A recently-published local history book titled “Follow the Crowd: the James Boys of Perth” by John McKenty tells a great story of how the business got started and evolved through the years.
chart showing Leigh McBride’s direct ancestors for 3 generations
In 1915 in Nelson, Lillian Foote married Wood Vallance employee Wilfrid Laurier Allan (1891-1938), whose father Robert Burns Allan had moved West 10 years earlier and bought a general store in Stavely, Alberta which would be operated as a family business for more than 30 years. At the end of the First World War Wilfrid moved back to Stavely to run the general store, assisted by younger brother Alexander Hamilton Allan (1898-1988). In 1931 Alexander Leith — who had been among the original five Wood Vallance staff in 1904 and held the position of secretary-treasurer – died in Nelson. Wilfrid Allan moved with his family back to Nelson in 1931 to succeed Leith in that position.

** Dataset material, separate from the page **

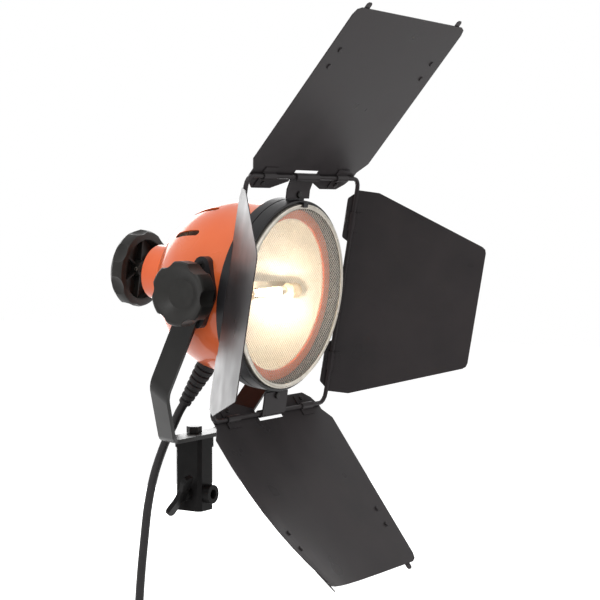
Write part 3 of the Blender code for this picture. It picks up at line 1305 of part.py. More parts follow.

After Wilfrid died in 1938 his brother Alexander Hamilton Allan moved to Nelson from Staveley to take over the secretary-treasurer position.
Alex Allan had a long and successful career with Wood Vallance, succeeding R.L. McBride as President and Manager upon R.L.’s retirement in 1950, and leading the Wood Vallance in Nelson until his own retirement in 1972. A decade later, the Wood Vallance company wound down its operations and paid its shareholders final dividends.
Interestingly, family connections were prominent with both the A. McBride and Company in Calgary and the Wood Vallance Hardware in Nelson. In 1993 I interviewed John Alexander “Jack” McBride (1906-2001), who had been a successful cattle rancher in Benalto in central Alberta and retired with wife Lillian in Calgary, where he was born in 1907, a son of Edward McBride, the son of Alexander who took over management of the hardware business from his father. Jack said his grandfather Alexander was an excellent businessman, who at one time “owned half of Calgary.” However, his sons who took over the business did not inherit their father’s business capabilities, resulting in the company being sold in to Comer Hardware in Calgary shortly before Alexander’s death in 1912.